17 January 2001
UK urged to push for pig welfare

By FWi staff

BRITAIN has been urged by an animal welfare group to take a leading role in seeing that a Brussels blueprint to improve conditions for pigs becomes law.

The Royal Society for the Prevention of Cruelty to Animals welcomed the proposals announced by the European Commission on Tuesday (16 January).

Proposals for a Council Directive include banning the stall-and-tether system – a practice outlawed in Britain since 1999.

The commission for wants an obligatory minimum size of sow pens, allowing space at least for turning round.

Pigs should also be provided with rooting materials and separate non-slatted lying areas, and pig handlers trained, says the commission.
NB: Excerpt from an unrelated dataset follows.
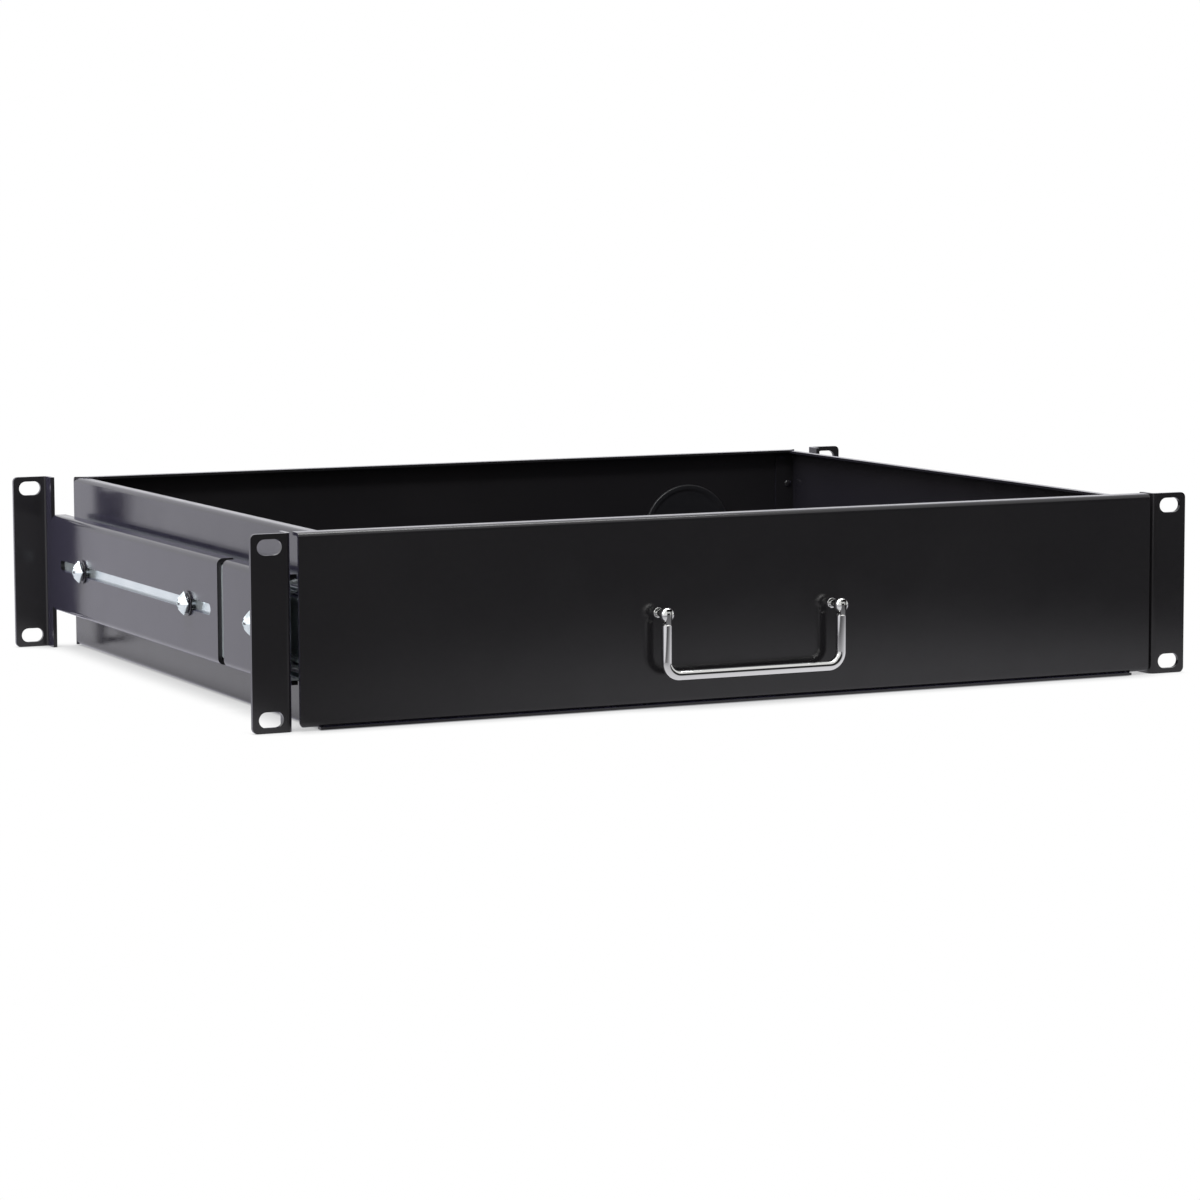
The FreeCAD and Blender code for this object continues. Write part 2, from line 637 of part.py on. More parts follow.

Dr Julia Wrathall of the RSPCA said: “It is vitally important that the UK Government takes a strong lead in Europe and ensures that conditions for all pigs improve now as a matter of urgency.”

The society was disappointed that sows would still be kept in small individual pens for the first four weeks of pregnancy, and farrowing crates still permitted.

It was also unhappy that there was no mention of space requirements for boars and fattening pigs, and that measures would not be compulsory until 2012.

Compassion in World Farming welcomed the proposal to ban sow stalls, which it said led to a host of mental and physical problems in pigs.

The National Pig Association said it could not yet comment on the proposals as it was still studying the implications for UK producers.

The EC proposals will be presented to the European Parliament for consultation before European agriculture ministers make a final decision later in the year.